Let’s start by looking at the upward motion of the bullet as it leaves the gun. If you’ve worked out movie scenes with me before (like the one where we analyzed Spider-Man’s leaps), you know the drill. I use my favorite video analysis tool, Tracker, to mark the location of an object in each frame of the video and combine that with the frame rate to get position and time data. But this particular shot is a little tougher. Here are the problems:
- I need to know the size of something in the picture to fix a distance scale, and I don’t. The best I’ve got is the gun and Wonder Woman's hand, so we’ll have to estimate here.
- The camera zooms and pans during the shot, and we have to factor that out. I can use a stationary object like the wall behind Wonder Woman as a reference point, but it’s only an approximation, since the wall is farther away. Due to parallax, the change in apparent motion for this and the bullet will be slightly different.
- It’s not in real time. Clearly it would take a bullet less than 3 seconds to get to its highest point. I don't know the actual time between frames, and as we'll see below, it's not constant through the whole shot.
But there’s one thing I do know: This takes place on Earth, and when an object on Earth moves with only the gravitational force pulling on it (ignoring air resistance), it has a constant downward acceleration of 9.8 m/s2, represented by the symbol g. That means its motion obeys the following kinematic equation (where y is vertical position, v is velocity, and t is time):
Since this is a quadratic equation, a plot of vertical position versus time should have the shape of a parabola. Notice that there are three variables here: position, time, and acceleration. If I know two of these, I can solve for the third. In this case, however, we only know the acceleration (g); we don’t have scales for distance or time.
So to nail down the distance, I estimated the width of Wonder Woman’s wrist at about 5 cm. Next, to circumvent the time problem, I created an arbitrary time unit, which I called fake seconds. Here then is a plot of vertical position versus time in fake seconds:
For the first part of this motion, the shape is parabolic, which means the bullet is indeed moving up with a constant downward acceleration. But check out that jump in the plot at around 2 (fake) seconds. That’s not right. Oh well. We can still do some fun stuff with this data. I'm just going to ask some questions and then go over the answers.
How long was the bullet in the air? What's the real time scale?
Let's assume my estimation of the distance scale was mostly legit. Mostly. That means I can find the vertical acceleration from the quadratic fit of the vertical bullet motion. This acceleration will be in units of meters per fake seconds squared instead of m/s2. But now, if I set this fake-time acceleration equal to the real acceleration, I can solve for the relationship between fake and real seconds:
That says a fake second is only about a twentieth of a real second. Using this conversion, I get a total bullet rise time of 0.169 seconds. That seems a lot more realistic. Oh, this assumes a constant time rate (which is probably not true, but oh well).

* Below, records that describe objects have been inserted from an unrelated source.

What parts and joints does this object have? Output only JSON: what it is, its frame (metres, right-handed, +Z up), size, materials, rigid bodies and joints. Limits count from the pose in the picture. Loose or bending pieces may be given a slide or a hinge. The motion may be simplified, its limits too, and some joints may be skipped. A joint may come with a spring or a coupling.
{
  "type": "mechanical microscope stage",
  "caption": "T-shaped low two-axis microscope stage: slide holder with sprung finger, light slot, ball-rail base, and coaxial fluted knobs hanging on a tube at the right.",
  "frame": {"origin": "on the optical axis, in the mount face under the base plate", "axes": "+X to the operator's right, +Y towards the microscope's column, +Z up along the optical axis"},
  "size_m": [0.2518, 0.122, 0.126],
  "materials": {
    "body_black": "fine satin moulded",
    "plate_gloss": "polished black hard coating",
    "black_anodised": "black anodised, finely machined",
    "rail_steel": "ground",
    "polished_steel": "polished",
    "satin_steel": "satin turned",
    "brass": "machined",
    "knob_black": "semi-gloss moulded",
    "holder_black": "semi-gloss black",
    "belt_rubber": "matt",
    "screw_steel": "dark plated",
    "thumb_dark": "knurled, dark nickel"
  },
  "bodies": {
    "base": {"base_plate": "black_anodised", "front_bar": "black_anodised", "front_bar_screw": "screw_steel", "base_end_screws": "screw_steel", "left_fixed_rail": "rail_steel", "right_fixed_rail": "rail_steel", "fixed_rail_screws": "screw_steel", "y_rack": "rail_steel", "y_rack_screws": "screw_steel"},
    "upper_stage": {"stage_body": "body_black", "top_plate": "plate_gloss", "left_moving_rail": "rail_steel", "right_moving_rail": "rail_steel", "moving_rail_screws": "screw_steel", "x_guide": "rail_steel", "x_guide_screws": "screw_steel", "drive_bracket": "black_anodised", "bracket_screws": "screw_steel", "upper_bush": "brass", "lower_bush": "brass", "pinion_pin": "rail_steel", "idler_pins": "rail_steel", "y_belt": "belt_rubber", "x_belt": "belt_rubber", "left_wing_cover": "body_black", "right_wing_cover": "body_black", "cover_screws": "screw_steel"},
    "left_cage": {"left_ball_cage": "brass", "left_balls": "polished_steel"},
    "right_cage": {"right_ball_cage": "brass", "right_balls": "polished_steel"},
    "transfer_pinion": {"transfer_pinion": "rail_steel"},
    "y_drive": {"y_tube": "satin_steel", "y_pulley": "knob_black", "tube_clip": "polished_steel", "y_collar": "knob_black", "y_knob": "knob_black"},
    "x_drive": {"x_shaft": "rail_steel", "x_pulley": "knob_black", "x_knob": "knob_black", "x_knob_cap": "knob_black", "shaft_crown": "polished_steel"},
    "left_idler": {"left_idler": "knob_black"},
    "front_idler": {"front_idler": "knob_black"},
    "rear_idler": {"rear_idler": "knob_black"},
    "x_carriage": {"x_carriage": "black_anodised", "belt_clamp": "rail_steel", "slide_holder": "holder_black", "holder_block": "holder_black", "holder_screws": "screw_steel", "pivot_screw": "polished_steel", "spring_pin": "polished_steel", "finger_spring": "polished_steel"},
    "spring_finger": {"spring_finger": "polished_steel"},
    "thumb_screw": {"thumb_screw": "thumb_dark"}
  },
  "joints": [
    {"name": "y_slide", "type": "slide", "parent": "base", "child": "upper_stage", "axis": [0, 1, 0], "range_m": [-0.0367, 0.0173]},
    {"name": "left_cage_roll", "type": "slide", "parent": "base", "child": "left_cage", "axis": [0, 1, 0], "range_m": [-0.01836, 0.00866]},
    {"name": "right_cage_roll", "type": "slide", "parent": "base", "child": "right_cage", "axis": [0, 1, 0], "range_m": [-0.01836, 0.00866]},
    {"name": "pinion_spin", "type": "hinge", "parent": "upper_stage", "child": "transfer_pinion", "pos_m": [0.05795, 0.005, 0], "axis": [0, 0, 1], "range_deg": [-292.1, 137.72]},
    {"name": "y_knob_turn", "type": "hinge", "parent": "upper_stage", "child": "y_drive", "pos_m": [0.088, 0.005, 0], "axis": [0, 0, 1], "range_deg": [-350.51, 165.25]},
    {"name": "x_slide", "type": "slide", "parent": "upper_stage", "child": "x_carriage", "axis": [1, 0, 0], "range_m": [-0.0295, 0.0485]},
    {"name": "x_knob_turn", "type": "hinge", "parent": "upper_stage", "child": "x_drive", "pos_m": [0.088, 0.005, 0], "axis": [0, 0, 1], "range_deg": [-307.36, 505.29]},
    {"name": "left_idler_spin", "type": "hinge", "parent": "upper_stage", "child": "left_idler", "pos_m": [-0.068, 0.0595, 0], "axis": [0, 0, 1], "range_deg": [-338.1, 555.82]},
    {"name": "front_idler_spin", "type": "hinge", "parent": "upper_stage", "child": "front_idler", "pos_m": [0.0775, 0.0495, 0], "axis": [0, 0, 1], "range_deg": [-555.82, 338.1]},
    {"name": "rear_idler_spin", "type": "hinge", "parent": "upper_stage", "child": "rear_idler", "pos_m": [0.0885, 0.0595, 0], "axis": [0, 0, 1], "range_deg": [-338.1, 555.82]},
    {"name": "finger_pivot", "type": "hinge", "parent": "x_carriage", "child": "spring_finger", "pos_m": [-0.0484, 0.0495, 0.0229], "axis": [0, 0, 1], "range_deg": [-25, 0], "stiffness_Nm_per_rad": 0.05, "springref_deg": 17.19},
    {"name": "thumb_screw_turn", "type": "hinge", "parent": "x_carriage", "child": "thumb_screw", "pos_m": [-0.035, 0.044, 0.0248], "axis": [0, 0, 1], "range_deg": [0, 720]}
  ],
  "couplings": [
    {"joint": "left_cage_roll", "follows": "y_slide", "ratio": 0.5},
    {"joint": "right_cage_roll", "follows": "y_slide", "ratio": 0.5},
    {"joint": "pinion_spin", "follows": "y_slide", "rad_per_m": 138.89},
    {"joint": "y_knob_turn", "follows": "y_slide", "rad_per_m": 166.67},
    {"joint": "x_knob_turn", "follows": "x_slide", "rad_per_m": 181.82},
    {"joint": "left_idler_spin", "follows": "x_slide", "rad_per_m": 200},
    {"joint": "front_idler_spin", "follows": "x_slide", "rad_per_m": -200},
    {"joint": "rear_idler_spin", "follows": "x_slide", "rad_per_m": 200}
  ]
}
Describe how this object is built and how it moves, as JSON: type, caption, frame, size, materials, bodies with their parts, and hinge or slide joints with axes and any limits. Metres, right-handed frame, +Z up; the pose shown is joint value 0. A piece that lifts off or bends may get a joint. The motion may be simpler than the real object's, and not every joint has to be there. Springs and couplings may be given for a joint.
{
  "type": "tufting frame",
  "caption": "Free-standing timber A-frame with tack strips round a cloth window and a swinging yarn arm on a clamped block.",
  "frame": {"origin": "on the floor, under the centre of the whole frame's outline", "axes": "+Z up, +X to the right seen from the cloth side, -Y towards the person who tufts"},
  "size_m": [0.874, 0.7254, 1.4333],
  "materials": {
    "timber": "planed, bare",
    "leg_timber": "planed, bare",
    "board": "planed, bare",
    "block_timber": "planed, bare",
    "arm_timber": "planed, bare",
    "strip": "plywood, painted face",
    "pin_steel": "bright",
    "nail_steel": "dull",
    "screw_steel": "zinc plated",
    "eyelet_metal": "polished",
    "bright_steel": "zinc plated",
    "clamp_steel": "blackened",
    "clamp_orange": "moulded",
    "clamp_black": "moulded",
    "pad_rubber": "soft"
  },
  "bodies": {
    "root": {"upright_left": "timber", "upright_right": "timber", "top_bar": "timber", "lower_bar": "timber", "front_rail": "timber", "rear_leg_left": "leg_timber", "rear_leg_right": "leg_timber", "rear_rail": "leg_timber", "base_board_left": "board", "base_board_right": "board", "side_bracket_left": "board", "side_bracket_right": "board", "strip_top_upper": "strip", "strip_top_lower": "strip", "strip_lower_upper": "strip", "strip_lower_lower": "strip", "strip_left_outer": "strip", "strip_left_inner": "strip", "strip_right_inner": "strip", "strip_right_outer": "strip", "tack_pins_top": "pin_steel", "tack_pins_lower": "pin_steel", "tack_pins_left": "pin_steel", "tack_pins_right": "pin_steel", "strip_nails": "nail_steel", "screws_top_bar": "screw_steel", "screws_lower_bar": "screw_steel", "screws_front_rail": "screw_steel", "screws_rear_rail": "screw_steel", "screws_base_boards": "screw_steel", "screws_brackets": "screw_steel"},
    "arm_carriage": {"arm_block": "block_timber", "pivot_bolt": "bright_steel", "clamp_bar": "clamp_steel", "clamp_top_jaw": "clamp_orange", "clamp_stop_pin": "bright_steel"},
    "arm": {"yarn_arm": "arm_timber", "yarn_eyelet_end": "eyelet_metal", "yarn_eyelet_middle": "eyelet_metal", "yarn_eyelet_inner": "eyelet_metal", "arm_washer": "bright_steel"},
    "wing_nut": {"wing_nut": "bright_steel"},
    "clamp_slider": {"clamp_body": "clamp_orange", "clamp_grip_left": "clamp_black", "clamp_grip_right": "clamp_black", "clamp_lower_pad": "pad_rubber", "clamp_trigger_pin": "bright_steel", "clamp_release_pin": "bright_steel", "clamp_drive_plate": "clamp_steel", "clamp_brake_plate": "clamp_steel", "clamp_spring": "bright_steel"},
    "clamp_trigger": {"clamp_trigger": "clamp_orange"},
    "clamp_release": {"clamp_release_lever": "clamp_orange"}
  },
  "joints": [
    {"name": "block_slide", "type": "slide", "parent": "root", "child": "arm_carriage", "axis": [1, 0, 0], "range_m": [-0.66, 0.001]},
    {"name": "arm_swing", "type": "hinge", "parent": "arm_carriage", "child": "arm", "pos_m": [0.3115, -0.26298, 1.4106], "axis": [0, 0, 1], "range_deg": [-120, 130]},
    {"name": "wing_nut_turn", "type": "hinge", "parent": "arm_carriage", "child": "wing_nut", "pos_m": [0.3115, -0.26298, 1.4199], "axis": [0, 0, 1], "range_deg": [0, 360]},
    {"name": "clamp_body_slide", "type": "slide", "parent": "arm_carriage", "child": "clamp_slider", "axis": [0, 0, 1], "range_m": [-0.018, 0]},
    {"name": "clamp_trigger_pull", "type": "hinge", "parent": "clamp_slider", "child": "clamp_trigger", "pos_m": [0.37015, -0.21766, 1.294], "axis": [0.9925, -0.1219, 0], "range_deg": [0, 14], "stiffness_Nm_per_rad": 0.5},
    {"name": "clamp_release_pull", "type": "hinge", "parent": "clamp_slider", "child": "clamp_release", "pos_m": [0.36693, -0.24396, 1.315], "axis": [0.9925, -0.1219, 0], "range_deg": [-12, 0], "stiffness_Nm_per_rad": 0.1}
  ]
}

What kind of power would Wonder Woman need to hit this bullet?
Now to the real question. In this motion, Wonder Woman has to pull her arm back and then swing it forward to hit the bullet in a very short time. All I need to do is estimate the change in energy of her arm and divide by the time to move the arm forward. Yes, power is a measure of the rate that energy changes—often measured in units of watts.
If I look just at the forward swing (not the pullback), Wonder Woman moves her arm over a distance of about 0.5 meters (I will label this as Δx) in a time of 0.037 seconds (assuming my unit conversion works). If the arm starts at rest, I can find both the average velocity and the final velocity.

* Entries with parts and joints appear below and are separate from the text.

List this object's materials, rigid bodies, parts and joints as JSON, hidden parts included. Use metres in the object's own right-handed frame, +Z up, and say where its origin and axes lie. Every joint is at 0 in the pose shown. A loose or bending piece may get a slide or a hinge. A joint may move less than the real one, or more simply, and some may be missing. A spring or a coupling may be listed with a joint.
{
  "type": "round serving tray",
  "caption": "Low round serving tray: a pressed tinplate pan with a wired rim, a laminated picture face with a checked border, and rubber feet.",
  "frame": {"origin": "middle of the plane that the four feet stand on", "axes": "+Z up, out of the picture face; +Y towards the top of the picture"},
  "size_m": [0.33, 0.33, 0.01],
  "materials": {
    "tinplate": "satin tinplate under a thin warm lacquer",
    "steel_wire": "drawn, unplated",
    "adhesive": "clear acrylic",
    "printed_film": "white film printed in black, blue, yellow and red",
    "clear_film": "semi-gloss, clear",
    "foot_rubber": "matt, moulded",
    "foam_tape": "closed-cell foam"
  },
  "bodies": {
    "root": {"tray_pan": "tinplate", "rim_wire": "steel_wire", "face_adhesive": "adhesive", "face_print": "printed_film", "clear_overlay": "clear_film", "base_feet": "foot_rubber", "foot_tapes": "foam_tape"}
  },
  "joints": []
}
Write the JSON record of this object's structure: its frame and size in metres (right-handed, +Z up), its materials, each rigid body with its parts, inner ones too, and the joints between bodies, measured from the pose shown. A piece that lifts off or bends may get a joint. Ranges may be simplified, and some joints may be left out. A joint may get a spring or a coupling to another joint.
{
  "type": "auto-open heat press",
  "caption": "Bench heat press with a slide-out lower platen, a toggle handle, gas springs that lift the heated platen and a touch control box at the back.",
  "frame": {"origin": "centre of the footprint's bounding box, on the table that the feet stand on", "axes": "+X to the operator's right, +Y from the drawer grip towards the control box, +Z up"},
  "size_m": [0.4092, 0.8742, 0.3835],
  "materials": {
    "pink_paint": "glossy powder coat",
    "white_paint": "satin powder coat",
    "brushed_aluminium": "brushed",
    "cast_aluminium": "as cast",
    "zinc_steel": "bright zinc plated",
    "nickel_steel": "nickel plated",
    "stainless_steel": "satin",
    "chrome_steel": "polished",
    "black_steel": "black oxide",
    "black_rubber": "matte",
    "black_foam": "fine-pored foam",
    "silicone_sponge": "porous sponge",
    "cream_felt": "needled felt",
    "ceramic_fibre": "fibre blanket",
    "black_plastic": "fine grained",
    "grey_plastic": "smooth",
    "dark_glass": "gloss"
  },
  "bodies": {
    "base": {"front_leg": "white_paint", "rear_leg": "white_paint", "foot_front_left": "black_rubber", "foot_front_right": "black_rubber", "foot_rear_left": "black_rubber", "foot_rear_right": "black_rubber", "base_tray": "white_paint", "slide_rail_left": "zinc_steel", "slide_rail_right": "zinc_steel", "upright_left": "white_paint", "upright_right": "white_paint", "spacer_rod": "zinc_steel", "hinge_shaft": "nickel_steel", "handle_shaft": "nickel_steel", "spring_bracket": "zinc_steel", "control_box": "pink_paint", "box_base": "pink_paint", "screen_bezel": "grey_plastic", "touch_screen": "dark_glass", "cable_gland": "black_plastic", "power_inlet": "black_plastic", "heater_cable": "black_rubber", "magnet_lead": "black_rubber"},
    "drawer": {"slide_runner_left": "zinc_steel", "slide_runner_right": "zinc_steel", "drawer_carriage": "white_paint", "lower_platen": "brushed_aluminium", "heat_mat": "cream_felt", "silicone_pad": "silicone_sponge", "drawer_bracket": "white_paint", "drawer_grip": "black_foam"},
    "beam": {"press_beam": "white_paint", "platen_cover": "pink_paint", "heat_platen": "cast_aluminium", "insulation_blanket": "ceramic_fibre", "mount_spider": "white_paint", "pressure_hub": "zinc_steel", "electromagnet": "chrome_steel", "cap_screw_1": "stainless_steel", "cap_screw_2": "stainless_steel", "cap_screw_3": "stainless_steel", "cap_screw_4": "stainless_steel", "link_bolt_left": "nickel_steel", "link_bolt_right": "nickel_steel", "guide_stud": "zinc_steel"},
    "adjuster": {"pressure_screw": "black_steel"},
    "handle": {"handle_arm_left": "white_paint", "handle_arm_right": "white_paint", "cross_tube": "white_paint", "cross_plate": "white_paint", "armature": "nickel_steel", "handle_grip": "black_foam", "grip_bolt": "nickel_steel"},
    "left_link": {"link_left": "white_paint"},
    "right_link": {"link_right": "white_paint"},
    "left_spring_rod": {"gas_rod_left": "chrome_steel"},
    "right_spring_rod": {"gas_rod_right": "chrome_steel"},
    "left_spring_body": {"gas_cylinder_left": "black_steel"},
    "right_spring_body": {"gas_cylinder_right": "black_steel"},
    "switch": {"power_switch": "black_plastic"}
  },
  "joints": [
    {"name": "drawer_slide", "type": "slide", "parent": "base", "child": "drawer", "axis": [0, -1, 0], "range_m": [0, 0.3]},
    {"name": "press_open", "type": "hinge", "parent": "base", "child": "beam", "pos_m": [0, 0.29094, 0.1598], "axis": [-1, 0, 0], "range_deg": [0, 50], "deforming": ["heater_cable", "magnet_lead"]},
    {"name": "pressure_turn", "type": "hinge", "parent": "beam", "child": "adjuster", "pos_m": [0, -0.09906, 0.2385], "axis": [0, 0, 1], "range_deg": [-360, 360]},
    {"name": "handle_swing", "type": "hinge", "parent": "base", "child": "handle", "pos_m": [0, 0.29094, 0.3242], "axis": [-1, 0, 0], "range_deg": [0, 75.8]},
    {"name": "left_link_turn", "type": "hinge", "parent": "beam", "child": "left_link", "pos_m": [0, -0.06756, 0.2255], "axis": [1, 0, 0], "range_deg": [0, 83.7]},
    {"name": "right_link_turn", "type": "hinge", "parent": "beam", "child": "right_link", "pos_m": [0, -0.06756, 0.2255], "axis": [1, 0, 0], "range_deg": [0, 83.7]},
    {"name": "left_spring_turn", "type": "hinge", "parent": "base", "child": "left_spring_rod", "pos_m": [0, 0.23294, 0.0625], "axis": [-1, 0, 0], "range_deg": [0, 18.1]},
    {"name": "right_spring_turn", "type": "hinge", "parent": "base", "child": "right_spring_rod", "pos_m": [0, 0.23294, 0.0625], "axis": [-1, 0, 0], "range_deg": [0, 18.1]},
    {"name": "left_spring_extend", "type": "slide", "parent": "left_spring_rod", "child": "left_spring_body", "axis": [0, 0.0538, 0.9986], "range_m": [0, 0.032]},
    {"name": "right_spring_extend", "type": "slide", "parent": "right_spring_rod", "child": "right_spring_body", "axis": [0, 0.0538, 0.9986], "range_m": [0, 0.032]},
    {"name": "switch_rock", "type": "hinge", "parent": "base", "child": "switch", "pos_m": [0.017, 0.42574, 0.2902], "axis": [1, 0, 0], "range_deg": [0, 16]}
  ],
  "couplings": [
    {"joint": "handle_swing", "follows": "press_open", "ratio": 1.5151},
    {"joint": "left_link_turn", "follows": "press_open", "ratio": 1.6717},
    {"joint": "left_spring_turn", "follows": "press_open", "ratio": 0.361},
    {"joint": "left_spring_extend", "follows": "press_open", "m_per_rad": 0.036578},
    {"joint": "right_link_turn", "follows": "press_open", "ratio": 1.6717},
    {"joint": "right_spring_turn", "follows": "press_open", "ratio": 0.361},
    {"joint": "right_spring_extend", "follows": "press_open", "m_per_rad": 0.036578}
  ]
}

With a time of 0.037 seconds, this gives a final velocity of 26.8 meters per second (about 60 mph). The energy for this moving arm would be kinetic energy:
Now I just need to estimate the mass of her arm. Yes, this is pretty tough—especially since different parts of the arm have different speeds. I'm going to go with a mass of 2 kilograms. I think that's fair. Using this, I get a final kinetic energy of 721 joules. If you aren't familiar with energy units, it takes about 10 joules to lift a textbook off the floor and put it on a table.
Once I have the energy and the time, I can calculate Wonder Woman's power. This particular move requires 19,000 watts. Oh, for comparison, your house runs at about 2,000 to 5,000 watts (your results may vary). What about a person? Most humans can produce over 1,000 watts for very short periods—but nothing close to 20,000 watts.
Maybe you’ll have a more intuitive feel for this if I convert that to horsepower. One hp is equal to about 746 watts. That means Wonder Woman would need about 25 hp to hit this bullet. That's crazy high, but not super crazy. Especially for a superhero. But wait!
How fast is the bullet moving after she hits it?
I don’t know if Wonder Woman means to weaponize the bullet by hitting it. But let’s see how much speed she puts on it. The bullet is visible in one frame after impact, and It moves about 0.39 meters in a time of 0.0024 (real) seconds. That gives us a speed of 165 m/s (369 mph). Fast, but not really bullet-fast. To use more common bullet-speed units, that’s 541 feet per second. Most bullets go about twice that fast (or faster).
Maybe Wonder Woman wasn't trying to shoot the bullet, but only knock it away. Guess we’ll have to wait till the movie comes out in June to find out!